** Start of Collected material **

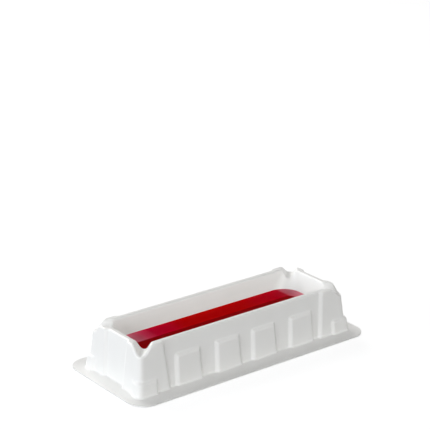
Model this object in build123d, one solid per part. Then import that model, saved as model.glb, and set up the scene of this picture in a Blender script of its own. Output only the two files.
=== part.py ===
from build123d import *
import os
from math import cos, radians, sin, tan

# A disposable reagent reservoir, vacuum-formed from one sheet of white plastic. The sheet makes a flat
# flange, a ribbed outer skirt, a rolled rim that dips to a pouring spout at each corner, and a basin
# with a narrow trough along its floor. It is open underneath. A red liquid lies in the basin.
# Millimetres. The origin is on the ground under the middle, X runs along the length and Z is up.

# Overall
overall_length = 160.0
overall_width = 71.0
rim_height = 27.5
sheet = 0.8  # thickness of the formed sheet

# Flange, and the plain wall of the skirt
flange_corner = 10.0  # radius of the flange's corners
side_flange = 11.6  # flange width from its edge to the long walls
end_flange = 8.8  # flange width from its edge to the end walls
skirt_draft = 5.5  # degrees that the skirt leans in
skirt_corner = 3.0  # radius of the skirt's upright corners
foot_bevel = 0.5  # where the skirt meets the flange

# Panels and corner blocks, which stand proud of the plain wall
rib_depth = 1.6
rib_flank = 48.0  # degrees that their sides lean
rib_edge = 1.6  # radius of their outer edges
rib_root = 1.2  # radius where they meet the wall
middle_panel_gap = 5.8  # plain wall between the two middle panels of a long wall, at their feet
panel_gap = 7.6  # the same between a middle panel and the outer one beside it
end_panel_gap = 2.7  # the same between an outer panel and the corner block
panel_taper = 2.4  # how much narrower a panel is at its top than at its foot
panel_height = 18.6
block_foot_length = 19.6  # a corner block's length on the long wall, at the ground
block_top_length = 17.2  # the same at the rim
block_foot_width = 16.4  # its width on the end wall, at the ground
block_top_width = 15.0  # the same at the rim

# Foot blocks, a second low step at each corner
foot_depth = 1.3  # how far they stand proud of the corner block
foot_length = 12.2
foot_width = 7.7
foot_height = 8.0  # where their sloping top starts
foot_top_rise = 2.6
foot_top_run = 3.0
foot_corner = 3.4
foot_top_corner = 1.7

# Rim and spouts
side_rim = 3.4  # width across the rolled rim of the long walls
end_rim = 3.3  # width across the rolled rim of the end walls
rim_edge = 1.2  # radius of both edges of the rim
spout_depth = 4.8
spout_flank = 59.0  # degrees from level
spout_shoulder = 2.4  # radius where the rim turns down into a spout
spout_throat = 2.2  # radius of a spout's bottom
spout_setback = 1.5  # from the skirt's corner at the rim to the spout's middle, along each wall

# Basin
basin_corner = 4.0  # radius of the basin's upright corners at the rim
shelf_corner = 12.0  # radius of the same corners where the shelf starts
basin_side_slope = 7.0  # degrees that its long walls lean
basin_end_slope = 16.0  # degrees that its end walls lean
shelf_height = 15.5  # where the walls turn into the sloping shelf
shelf_end_run = 4.5  # length of the shelf at each end of the basin
trough_corner = 5.0
trough_width = 11.0
trough_top = 11.5
trough_floor = 3.0
trough_floor_width = 4.4
trough_floor_corner = 2.0
trough_end_run = 4.5  # how much shorter the trough's floor is than its top, at each end
basin_round = 2.0  # radius of the hollow edges
trough_round = 3.0  # radius of the edges where the shelf turns down into the trough

# Liquid
liquid_level = 16.6

# What follows from them
draft = tan(radians(skirt_draft))
wall_x = overall_length / 2 - end_flange
wall_y = overall_width / 2 - side_flange
span = 2 * (wall_x - block_foot_length)  # clear length of a long wall between its corner blocks
panel_foot_width = (span - middle_panel_gap - 2 * panel_gap - 2 * end_panel_gap) / 4
panel_top_width = panel_foot_width - panel_taper
block_x = wall_x + rib_depth
block_y = wall_y + rib_depth
rim_x = wall_x - draft * rim_height - end_rim
rim_y = wall_y - draft * rim_height - side_rim

# Working values
spare = 3.0  # how far a cut runs past the solid
margin = 0.1  # how far from a height an edge still counts as lying at it
nudge = 0.01  # step off an edge that tells an inside corner from an outside one
crease_angle = 20.0  # degrees: faces that meet at less make one smooth surface


def drafted_block(half_x, half_y, corner, depth):
    """Block from below the ground to above the rim, half_x by half_y at the ground."""
    low = -depth
    plan = Rectangle(2 * (half_x - depth - draft * low), 2 * (half_y - depth - draft * low))
    block = extrude(Plane.XY.offset(low) * plan, amount=rim_height + spare - low, taper=skirt_draft)
    upright = block.edges().filter_by(lambda edge: abs(edge.tangent_at(0.5).Z) > 0.5)
    return fillet(upright, corner - depth)


def moved_down(profile, depth):
    """Each straight of a (half width, height) profile moved by depth to its left, with mitred corners."""
    points = [Vector(*point) for point in profile]
    ways = [(b - a).normalized() for a, b in zip(points, points[1:])]
    moved = []
    for point, before, after in zip(points, ways[:1] + ways, ways + ways[-1:]):
        left = Vector(-before.Y - after.Y, before.X + after.X)
        moved.append(point + left * (depth / (1 + before.dot(after))))
    return moved


def stack(levels, depth):
    """Solid through rounded rectangles, each (half_x, half_y, corner, z), with its walls moved by depth."""
    along = moved_down([(half_x, z) for half_x, half_y, corner, z in levels], depth)
    across = moved_down([(half_y, z) for half_x, half_y, corner, z in levels], depth)
    plans = []
    for (half_x, half_y, corner, z), a, b in zip(levels, along, across):
        plan = RectangleRounded(2 * a.X, 2 * b.X, corner + b.X - half_y)
        plans.append(Plane.XY.offset(b.Y) * plan)
    storeys = [loft([low, high], ruled=True) for low, high in zip(plans, plans[1:])]
    return storeys[0].fuse(*storeys[1:])


def boss(wall, outline, depth):
    """Wedge-sided boss on a wall plane, rooted deep enough in the wall to fill its rounded corners."""
    shrink = depth * tan(radians(45 - rib_flank / 2))
    widened = offset(make_face(Polyline(*outline, close=True)),
                     skirt_corner * tan(radians(rib_flank)) - shrink, kind=Kind.INTERSECTION)
    return extrude(wall.offset(-skirt_corner) * widened,
                   amount=skirt_corner + rib_depth + foot_depth + margin, taper=rib_flank)


def at_four_corners(shape):
    pair = shape + mirror(shape, about=Plane.YZ)
    return pair + mirror(pair, about=Plane.XZ)


def ribbed_skirt(depth):
    """Plain wall with its panels, corner blocks and foot blocks, all sharp-edged."""
    lean = radians(skirt_draft)
    side_wall = Plane(origin=(0, depth - wall_y, 0), x_dir=(1, 0, 0), z_dir=(0, -cos(lean), sin(lean)))
    end_wall = Plane(origin=(depth - wall_x, 0, 0), x_dir=(0, -1, 0), z_dir=(-cos(lean), 0, sin(lean)))
    low = -2 * spare
    high = rim_height + 2 * spare
    foot = panel_foot_width / 2
    top = panel_top_width / 2
    panel = boss(side_wall, [(-foot, low), (foot, low), (top, panel_height), (-top, panel_height)], depth)
    inner_panel = (middle_panel_gap + panel_foot_width) / 2
    outer_panel = inner_panel + panel_foot_width + panel_gap
    panels = at_four_corners(Pos(inner_panel, 0, 0) * panel + Pos(outer_panel, 0, 0) * panel)

    def corner_boss(wall, half, reach_low, reach_high):
        far = half + 2 * spare
        slant = (reach_low - reach_high) / rim_height
        outline = [(-far, low), (reach_low - half - slant * low, low),
                   (reach_low - half - slant * high, high), (-far, high)]
        return boss(wall, outline, depth)

    blocks = at_four_corners(
        corner_boss(side_wall, wall_x, block_foot_length, block_top_length)
        + mirror(corner_boss(end_wall, wall_y, block_foot_width, block_top_width), about=Plane.XZ))
    feet = at_four_corners(
        corner_boss(side_wall, wall_x, foot_length, foot_length)
        + mirror(corner_boss(end_wall, wall_y, foot_width, foot_width), about=Plane.XZ))
    shoulder = drafted_block(block_x, block_y, skirt_corner, depth) & (panels + blocks)
    foot_x = block_x + foot_depth
    foot_y = block_y + foot_depth
    steps = [(0, -2 * depth, foot_corner), (0, foot_height, foot_corner),
             (foot_top_run, foot_height + foot_top_rise, foot_top_corner)]
    levels = [(foot_x - draft * z - run, foot_y - draft * z - run, corner, z) for run, z, corner in steps]
    plain = drafted_block(wall_x, wall_y, skirt_corner, depth)
    return plain + shoulder + (stack(levels, depth) & feet)


def creases(body, low, high, hollow):
    """Sharp edges with their middle between two heights: inside corners if hollow, or else outside ones."""
    faces_at = {}
    for face in body.faces():
        for edge in face.edges():
            faces_at.setdefault(edge, []).append(face)
    solid = body.solid()
    found = ShapeList()
    for edge, faces in faces_at.items():
        middle = edge.position_at(0.5)
        if len(faces) == 2 and low < middle.Z < high:
            first, second = [face.normal_at(middle) for face in faces]
            sharp = first.dot(second) < cos(radians(crease_angle))
            if sharp and solid.is_inside(middle + (first - second) * nudge) == hollow:
                found.append(edge)
    return found


def spout(depth):
    """What is cut away over the spout of the corner at -X -Y, and a little of the room above."""
    angle = radians(spout_flank)
    shoulder = spout_shoulder - depth
    throat = spout_throat + depth
    throat_end = Vector(throat * sin(angle), throat * (1 - cos(angle)) - spout_depth)
    slope_top = -shoulder * (1 - cos(angle))
    slope_end = Vector(throat_end.X + (slope_top - throat_end.Y) / tan(angle), slope_top)
    level = slope_end.X + shoulder * sin(angle)
    bend = Vector(level - shoulder * sin(angle / 2), -shoulder * (1 - cos(angle / 2)))
    half = [Line(throat_end, slope_end), ThreePointArc(slope_end, bend, (level, 0))]
    lid = Polyline((level, 0), (level, 2 * spare), (-level, 2 * spare), (-level, 0))
    bottom = ThreePointArc((-throat_end.X, throat_end.Y), (0, -spout_depth), throat_end)
    section = make_face([bottom, *half, *[mirror(line, about=Plane.YZ) for line in half], lid])
    corner_x = block_x - draft * rim_height - spout_setback
    corner_y = block_y - draft * rim_height - spout_setback
    across = Plane(origin=(-corner_x, -corner_y, rim_height - depth), x_dir=(-1, 1, 0), z_dir=(1, 1, 0))
    reach = basin_corner + end_rim + 2 * spare
    return extrude(across * section, amount=reach, both=True)


def basin(depth):
    """The room inside the basin, from the trough's floor to above the rim."""
    lean_x = tan(radians(basin_end_slope))
    lean_y = tan(radians(basin_side_slope))
    fall = rim_height - shelf_height
    shelf_x = rim_x - lean_x * fall
    shelf_y = rim_y - lean_y * fall
    trough_x = shelf_x - shelf_end_run
    levels = [
        (rim_x + lean_x * spare, rim_y + lean_y * spare, basin_corner, rim_height + spare),
        (shelf_x, shelf_y, shelf_corner, shelf_height),
        (trough_x, trough_width / 2, trough_corner, trough_top),
        (trough_x - trough_end_run, trough_floor_width / 2, trough_floor_corner, trough_floor),
    ]
    room = stack(levels, depth)
    if depth == 0:
        room = fillet(creases(room, 0, rim_height, False), basin_round)
        room = fillet(creases(room, 0, rim_height, True), trough_round)
    return room


def form(depth):
    """Everything under the sheet's upper face, or under its lower face where depth is the sheet's own.

    Edges are rounded on the upper face alone: the sheet thins out over them, as it does on the mould.
    """
    body = ribbed_skirt(depth)
    if depth == 0:
        body = fillet(creases(body, margin, rim_height, False), rib_edge)
        body = fillet(creases(body, margin, rim_height, True), rib_root)
    flange_plan = RectangleRounded(overall_length + 2 * depth, overall_width + 2 * depth, flange_corner)
    body = body + extrude(Plane.XY.offset(-depth) * flange_plan, amount=sheet)
    if depth == 0:
        body = chamfer(creases(body, sheet - margin, sheet + margin, True), foot_bevel)
    above = extrude(Plane.XY.offset(rim_height - depth) * Rectangle(overall_length, overall_width),
                    amount=2 * spare)
    body = body - (at_four_corners(spout(depth)) + above) - basin(depth)
    if depth == 0:
        body = fillet(creases(body, rim_height - 2 * spout_depth, rim_height, False), rim_edge)
    return body


upper = form(0)
reservoir = upper - form(sheet)
liquid_box = Pos(0, 0, liquid_level / 2) * Box(2 * (rim_x + 1), 2 * (rim_y + 1), liquid_level)
red_reagent = liquid_box - upper

os.makedirs("parts", exist_ok=True)
export_step(reservoir, "parts/reservoir.step")
export_step(red_reagent, "parts/red_reagent.step")
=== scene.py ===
import math

import bpy
from mathutils import Matrix, Vector


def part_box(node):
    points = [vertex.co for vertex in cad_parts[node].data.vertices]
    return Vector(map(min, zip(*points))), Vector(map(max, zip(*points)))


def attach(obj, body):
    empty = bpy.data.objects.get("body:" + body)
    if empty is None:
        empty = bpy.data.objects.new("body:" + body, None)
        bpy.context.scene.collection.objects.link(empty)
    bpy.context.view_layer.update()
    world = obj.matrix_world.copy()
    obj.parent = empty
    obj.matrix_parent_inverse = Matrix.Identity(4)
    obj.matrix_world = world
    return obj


# Reagent reservoir: one formed white sheet with a still red liquid in its basin
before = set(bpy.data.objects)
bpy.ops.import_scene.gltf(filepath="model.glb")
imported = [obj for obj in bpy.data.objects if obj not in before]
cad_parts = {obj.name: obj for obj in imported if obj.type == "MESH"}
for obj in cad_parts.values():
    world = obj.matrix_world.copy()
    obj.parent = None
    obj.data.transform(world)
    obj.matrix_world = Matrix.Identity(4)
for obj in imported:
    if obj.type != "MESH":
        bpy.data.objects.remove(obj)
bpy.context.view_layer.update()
mm = 0.001
print("frame loaded:", sorted(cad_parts))


def toLinear(hexColour):
    channels = [int(hexColour[i:i + 2], 16) / 255 for i in (1, 3, 5)]
    return tuple(c / 12.92 if c <= 0.04045 else ((c + 0.055) / 1.055) ** 2.4 for c in channels) + (1.0,)


def addNode(tree, kind, settings=None, inputs=None):
    # inputs may be values, or sockets of other nodes to link from
    node = tree.nodes.new(kind)
    for name, value in (settings or {}).items():
        setattr(node, name, value)
    for name, value in (inputs or {}).items():
        socket = node.inputs[name]
        if isinstance(value, bpy.types.NodeSocket):
            tree.links.new(value, socket)
        else:
            socket.default_value = value
    return node


def newMaterial(name):
    material = bpy.data.materials.new(name)
    material.use_nodes = True
    tree = material.node_tree
    tree.nodes.clear()
    return material, tree


def cover(nodeName, material):
    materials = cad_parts[nodeName].data.materials
    materials.clear()
    materials.append(material)


# White sheet
sheet = dict(
    colour="#F1F1F0",
    shadeColour="#ECECEA",      # where the sheet is drawn thinnest
    roughness=0.34,
    ior=1.59,                   # polystyrene
    waveSize=14 * mm,           # slow waviness of a formed wall
    waveDepth=0.05 * mm,
    waveDetail=1.0,
    waveRoughness=0.4,
    grainSize=0.9 * mm,         # satin grain of the mould, drawn coarser than it is so that it shows
    grainDepth=0.004 * mm,
    grainDetail=2.0,
)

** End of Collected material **

_Task to carry out_. Copy out only the lines above from the one with "upper = form(0)" to the one with "obj.matrix_parent_inverse = Matrix.Identity(4)", inclusive, exactly as they stand.

_Reply_.
upper = form(0)
reservoir = upper - form(sheet)
liquid_box = Pos(0, 0, liquid_level / 2) * Box(2 * (rim_x + 1), 2 * (rim_y + 1), liquid_level)
red_reagent = liquid_box - upper

os.makedirs("parts", exist_ok=True)
export_step(reservoir, "parts/reservoir.step")
export_step(red_reagent, "parts/red_reagent.step")
=== scene.py ===
import math

import bpy
from mathutils import Matrix, Vector


def part_box(node):
    points = [vertex.co for vertex in cad_parts[node].data.vertices]
    return Vector(map(min, zip(*points))), Vector(map(max, zip(*points)))


def attach(obj, body):
    empty = bpy.data.objects.get("body:" + body)
    if empty is None:
        empty = bpy.data.objects.new("body:" + body, None)
        bpy.context.scene.collection.objects.link(empty)
    bpy.context.view_layer.update()
    world = obj.matrix_world.copy()
    obj.parent = empty
    obj.matrix_parent_inverse = Matrix.Identity(4)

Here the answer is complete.